JOB »
Below is the data. Give it again, complete and exact.
· · · ·
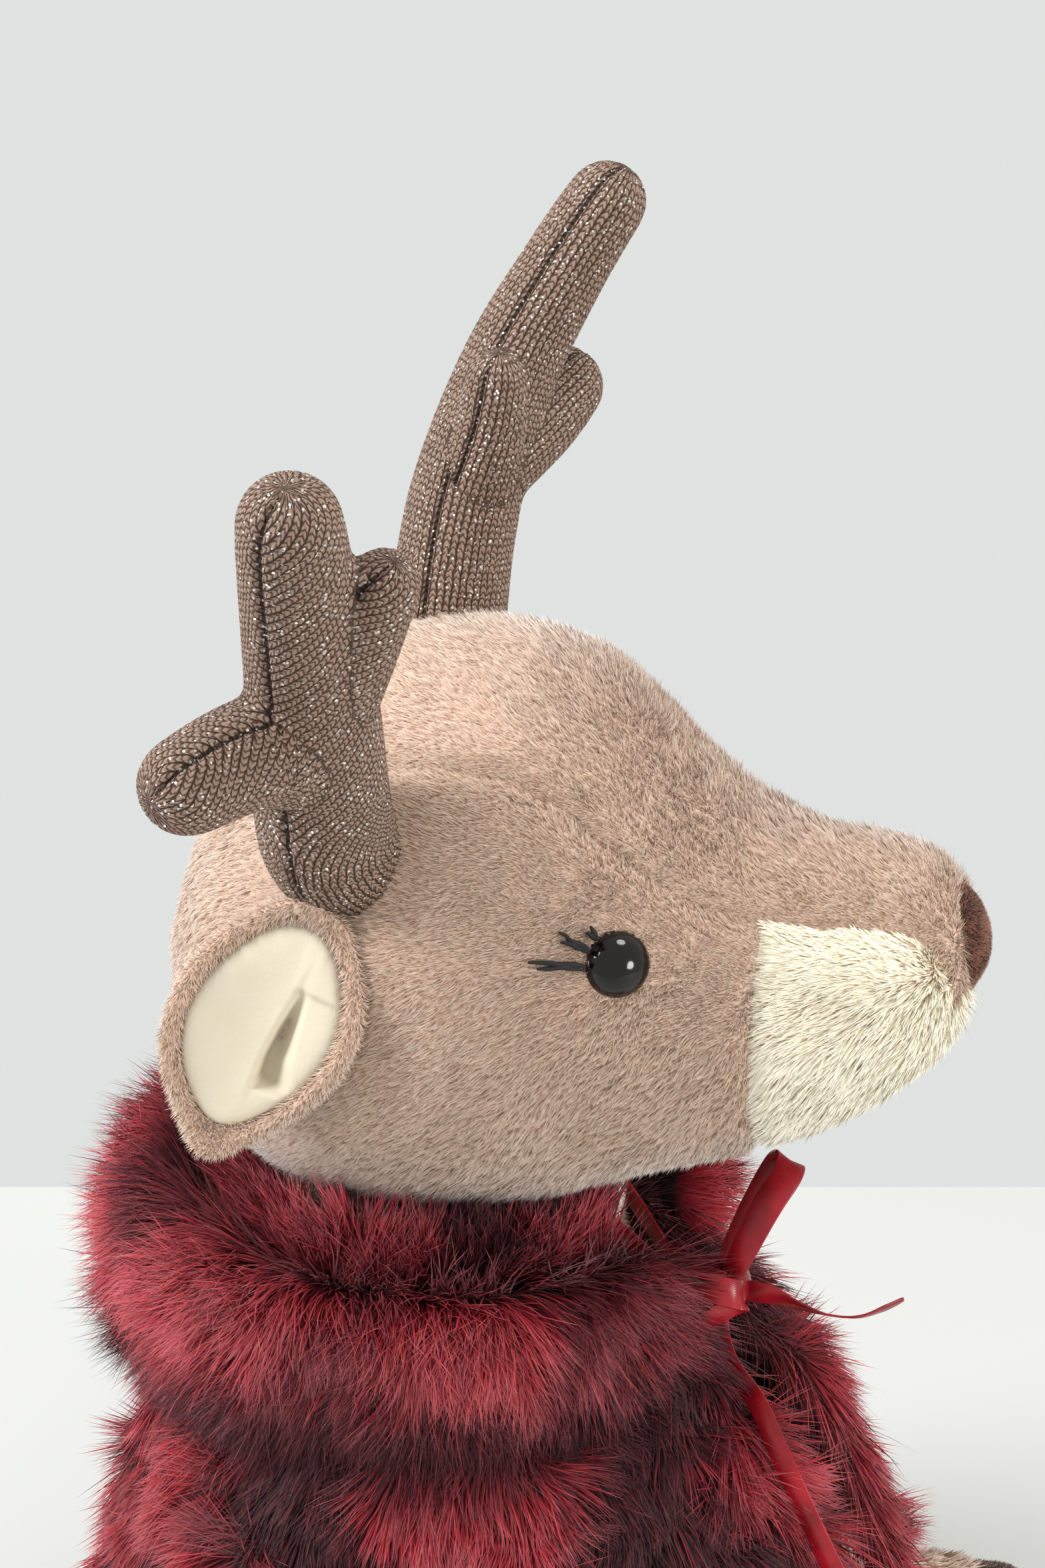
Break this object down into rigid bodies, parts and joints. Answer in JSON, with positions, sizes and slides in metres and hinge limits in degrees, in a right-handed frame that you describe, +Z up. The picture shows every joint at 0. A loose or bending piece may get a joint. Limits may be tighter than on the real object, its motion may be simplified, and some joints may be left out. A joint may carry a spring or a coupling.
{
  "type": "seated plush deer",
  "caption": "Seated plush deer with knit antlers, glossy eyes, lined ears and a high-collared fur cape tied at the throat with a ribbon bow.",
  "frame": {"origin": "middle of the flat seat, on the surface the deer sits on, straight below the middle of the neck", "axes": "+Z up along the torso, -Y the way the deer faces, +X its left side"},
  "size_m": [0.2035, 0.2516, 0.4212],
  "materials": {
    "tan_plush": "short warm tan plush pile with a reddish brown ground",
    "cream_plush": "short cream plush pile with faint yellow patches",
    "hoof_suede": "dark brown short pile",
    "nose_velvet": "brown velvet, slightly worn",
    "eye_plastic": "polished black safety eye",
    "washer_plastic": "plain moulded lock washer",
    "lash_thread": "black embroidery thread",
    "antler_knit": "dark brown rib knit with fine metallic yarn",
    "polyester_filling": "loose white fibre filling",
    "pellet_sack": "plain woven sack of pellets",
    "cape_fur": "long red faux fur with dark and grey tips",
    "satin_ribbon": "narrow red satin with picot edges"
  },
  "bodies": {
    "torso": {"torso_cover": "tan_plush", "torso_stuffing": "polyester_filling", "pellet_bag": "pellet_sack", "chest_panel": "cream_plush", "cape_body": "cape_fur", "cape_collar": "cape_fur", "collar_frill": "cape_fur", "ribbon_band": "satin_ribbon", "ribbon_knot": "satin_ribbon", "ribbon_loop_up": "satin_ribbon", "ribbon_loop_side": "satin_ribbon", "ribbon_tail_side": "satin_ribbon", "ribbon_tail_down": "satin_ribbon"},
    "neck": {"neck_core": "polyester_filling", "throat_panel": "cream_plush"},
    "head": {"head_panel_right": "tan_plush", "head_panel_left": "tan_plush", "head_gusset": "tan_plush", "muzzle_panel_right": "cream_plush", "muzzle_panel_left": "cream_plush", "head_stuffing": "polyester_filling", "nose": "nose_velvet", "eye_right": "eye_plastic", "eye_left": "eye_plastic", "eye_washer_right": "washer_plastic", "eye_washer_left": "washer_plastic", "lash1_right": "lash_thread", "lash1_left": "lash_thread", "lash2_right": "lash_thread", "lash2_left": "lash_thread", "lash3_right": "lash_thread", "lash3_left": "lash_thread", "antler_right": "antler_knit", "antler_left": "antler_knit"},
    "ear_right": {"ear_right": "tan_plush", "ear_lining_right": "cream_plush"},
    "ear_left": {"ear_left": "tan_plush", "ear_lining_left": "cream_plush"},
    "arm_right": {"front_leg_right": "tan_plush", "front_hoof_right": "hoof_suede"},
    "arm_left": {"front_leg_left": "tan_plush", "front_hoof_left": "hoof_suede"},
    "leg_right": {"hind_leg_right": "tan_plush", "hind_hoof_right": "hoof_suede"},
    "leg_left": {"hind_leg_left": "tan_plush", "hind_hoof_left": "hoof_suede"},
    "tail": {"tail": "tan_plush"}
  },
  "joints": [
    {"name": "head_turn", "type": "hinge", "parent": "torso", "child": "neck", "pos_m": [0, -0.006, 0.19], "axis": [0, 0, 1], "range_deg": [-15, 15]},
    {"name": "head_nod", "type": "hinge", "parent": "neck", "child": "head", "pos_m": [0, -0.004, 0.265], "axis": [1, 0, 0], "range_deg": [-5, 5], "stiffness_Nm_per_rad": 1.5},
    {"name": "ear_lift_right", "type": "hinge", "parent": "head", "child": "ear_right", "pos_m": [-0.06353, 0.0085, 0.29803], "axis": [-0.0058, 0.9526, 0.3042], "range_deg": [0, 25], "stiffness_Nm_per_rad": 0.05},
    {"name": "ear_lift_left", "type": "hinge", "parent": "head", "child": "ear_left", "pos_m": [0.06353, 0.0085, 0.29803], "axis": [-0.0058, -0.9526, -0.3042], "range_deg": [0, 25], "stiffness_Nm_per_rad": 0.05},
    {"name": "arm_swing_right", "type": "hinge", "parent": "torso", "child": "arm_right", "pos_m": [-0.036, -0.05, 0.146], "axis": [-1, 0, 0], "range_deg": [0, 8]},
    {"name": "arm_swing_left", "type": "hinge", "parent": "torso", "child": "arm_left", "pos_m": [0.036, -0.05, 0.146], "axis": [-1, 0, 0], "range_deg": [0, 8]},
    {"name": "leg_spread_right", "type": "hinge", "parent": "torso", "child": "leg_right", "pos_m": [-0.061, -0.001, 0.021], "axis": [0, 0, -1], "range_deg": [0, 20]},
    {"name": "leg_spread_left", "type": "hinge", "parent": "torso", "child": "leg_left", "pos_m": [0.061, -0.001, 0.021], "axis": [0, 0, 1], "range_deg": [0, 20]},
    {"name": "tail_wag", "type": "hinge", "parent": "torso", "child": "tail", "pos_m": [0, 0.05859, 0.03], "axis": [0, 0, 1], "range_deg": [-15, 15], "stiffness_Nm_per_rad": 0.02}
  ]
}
· · · ·
THE RESPONSE »
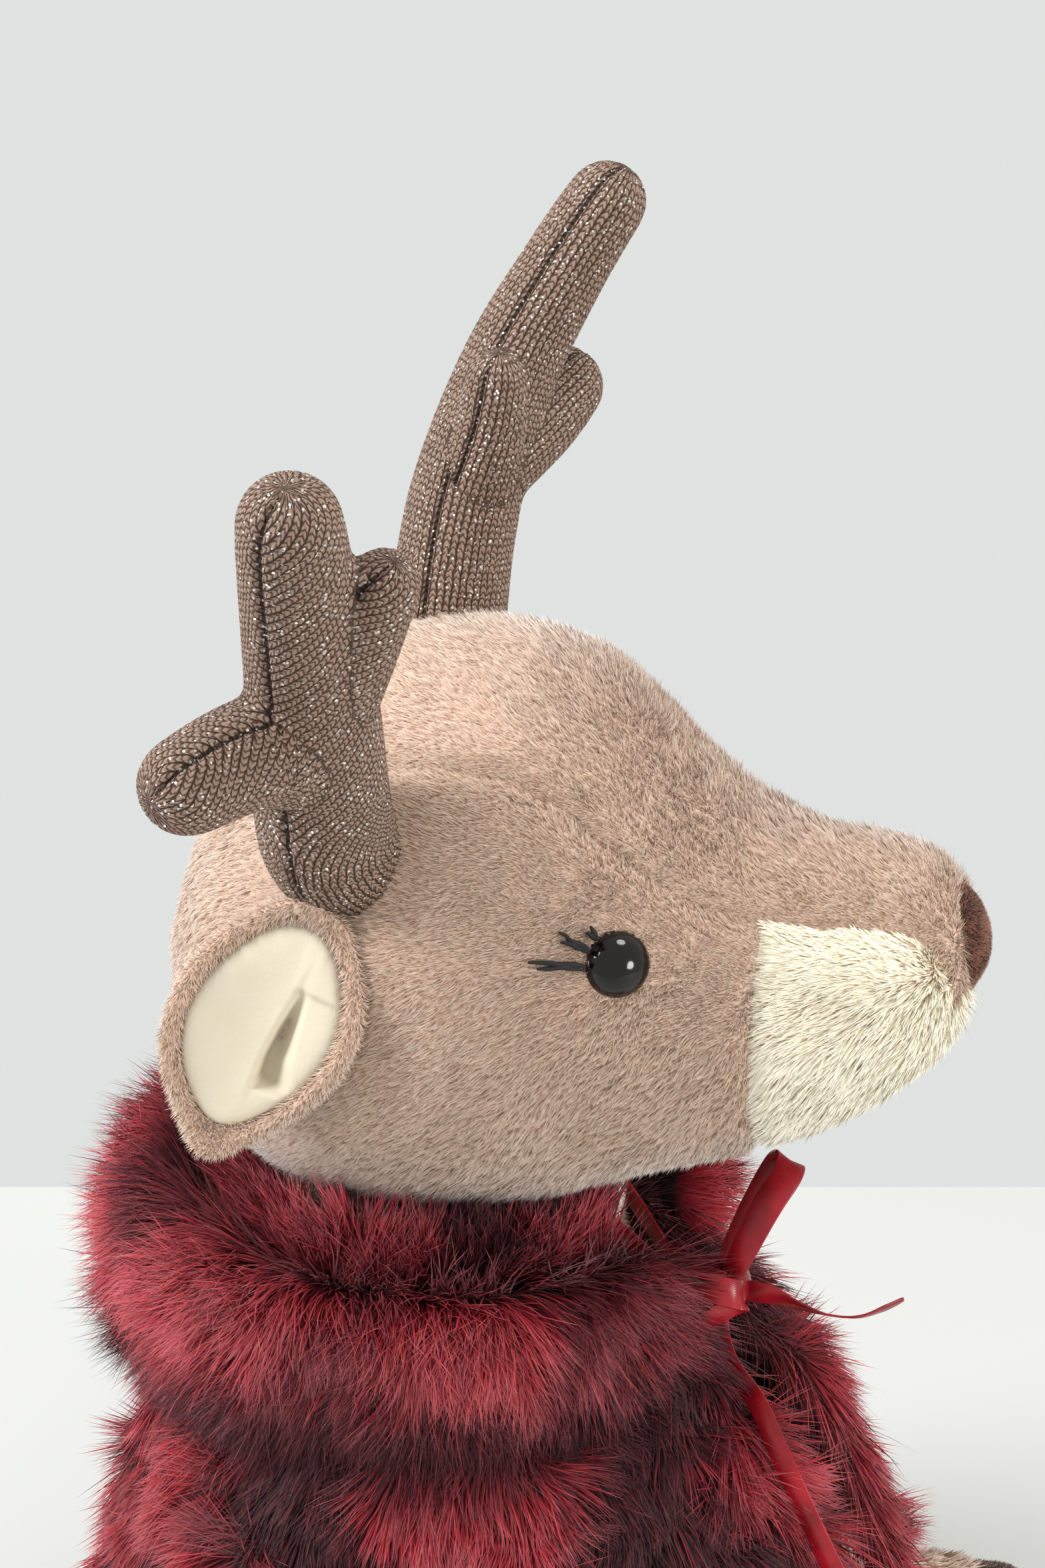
Break this object down into rigid bodies, parts and joints. Answer in JSON, with positions, sizes and slides in metres and hinge limits in degrees, in a right-handed frame that you describe, +Z up. The picture shows every joint at 0. A loose or bending piece may get a joint. Limits may be tighter than on the real object, its motion may be simplified, and some joints may be left out. A joint may carry a spring or a coupling.
{
  "type": "seated plush deer",
  "caption": "Seated plush deer with knit antlers, glossy eyes, lined ears and a high-collared fur cape tied at the throat with a ribbon bow.",
  "frame": {"origin": "middle of the flat seat, on the surface the deer sits on, straight below the middle of the neck", "axes": "+Z up along the torso, -Y the way the deer faces, +X its left side"},
  "size_m": [0.2035, 0.2516, 0.4212],
  "materials": {
    "tan_plush": "short warm tan plush pile with a reddish brown ground",
    "cream_plush": "short cream plush pile with faint yellow patches",
    "hoof_suede": "dark brown short pile",
    "nose_velvet": "brown velvet, slightly worn",
    "eye_plastic": "polished black safety eye",
    "washer_plastic": "plain moulded lock washer",
    "lash_thread": "black embroidery thread",
    "antler_knit": "dark brown rib knit with fine metallic yarn",
    "polyester_filling": "loose white fibre filling",
    "pellet_sack": "plain woven sack of pellets",
    "cape_fur": "long red faux fur with dark and grey tips",
    "satin_ribbon": "narrow red satin with picot edges"
  },
  "bodies": {
    "torso": {"torso_cover": "tan_plush", "torso_stuffing": "polyester_filling", "pellet_bag": "pellet_sack", "chest_panel": "cream_plush", "cape_body": "cape_fur", "cape_collar": "cape_fur", "collar_frill": "cape_fur", "ribbon_band": "satin_ribbon", "ribbon_knot": "satin_ribbon", "ribbon_loop_up": "satin_ribbon", "ribbon_loop_side": "satin_ribbon", "ribbon_tail_side": "satin_ribbon", "ribbon_tail_down": "satin_ribbon"},
    "neck": {"neck_core": "polyester_filling", "throat_panel": "cream_plush"},
    "head": {"head_panel_right": "tan_plush", "head_panel_left": "tan_plush", "head_gusset": "tan_plush", "muzzle_panel_right": "cream_plush", "muzzle_panel_left": "cream_plush", "head_stuffing": "polyester_filling", "nose": "nose_velvet", "eye_right": "eye_plastic", "eye_left": "eye_plastic", "eye_washer_right": "washer_plastic", "eye_washer_left": "washer_plastic", "lash1_right": "lash_thread", "lash1_left": "lash_thread", "lash2_right": "lash_thread", "lash2_left": "lash_thread", "lash3_right": "lash_thread", "lash3_left": "lash_thread", "antler_right": "antler_knit", "antler_left": "antler_knit"},
    "ear_right": {"ear_right": "tan_plush", "ear_lining_right": "cream_plush"},
    "ear_left": {"ear_left": "tan_plush", "ear_lining_left": "cream_plush"},
    "arm_right": {"front_leg_right": "tan_plush", "front_hoof_right": "hoof_suede"},
    "arm_left": {"front_leg_left": "tan_plush", "front_hoof_left": "hoof_suede"},
    "leg_right": {"hind_leg_right": "tan_plush", "hind_hoof_right": "hoof_suede"},
    "leg_left": {"hind_leg_left": "tan_plush", "hind_hoof_left": "hoof_suede"},
    "tail": {"tail": "tan_plush"}
  },
  "joints": [
    {"name": "head_turn", "type": "hinge", "parent": "torso", "child": "neck", "pos_m": [0, -0.006, 0.19], "axis": [0, 0, 1], "range_deg": [-15, 15]},
    {"name": "head_nod", "type": "hinge", "parent": "neck", "child": "head", "pos_m": [0, -0.004, 0.265], "axis": [1, 0, 0], "range_deg": [-5, 5], "stiffness_Nm_per_rad": 1.5},
    {"name": "ear_lift_right", "type": "hinge", "parent": "head", "child": "ear_right", "pos_m": [-0.06353, 0.0085, 0.29803], "axis": [-0.0058, 0.9526, 0.3042], "range_deg": [0, 25], "stiffness_Nm_per_rad": 0.05},
    {"name": "ear_lift_left", "type": "hinge", "parent": "head", "child": "ear_left", "pos_m": [0.06353, 0.0085, 0.29803], "axis": [-0.0058, -0.9526, -0.3042], "range_deg": [0, 25], "stiffness_Nm_per_rad": 0.05},
    {"name": "arm_swing_right", "type": "hinge", "parent": "torso", "child": "arm_right", "pos_m": [-0.036, -0.05, 0.146], "axis": [-1, 0, 0], "range_deg": [0, 8]},
    {"name": "arm_swing_left", "type": "hinge", "parent": "torso", "child": "arm_left", "pos_m": [0.036, -0.05, 0.146], "axis": [-1, 0, 0], "range_deg": [0, 8]},
    {"name": "leg_spread_right", "type": "hinge", "parent": "torso", "child": "leg_right", "pos_m": [-0.061, -0.001, 0.021], "axis": [0, 0, -1], "range_deg": [0, 20]},
    {"name": "leg_spread_left", "type": "hinge", "parent": "torso", "child": "leg_left", "pos_m": [0.061, -0.001, 0.021], "axis": [0, 0, 1], "range_deg": [0, 20]},
    {"name": "tail_wag", "type": "hinge", "parent": "torso", "child": "tail", "pos_m": [0, 0.05859, 0.03], "axis": [0, 0, 1], "range_deg": [-15, 15], "stiffness_Nm_per_rad": 0.02}
  ]
}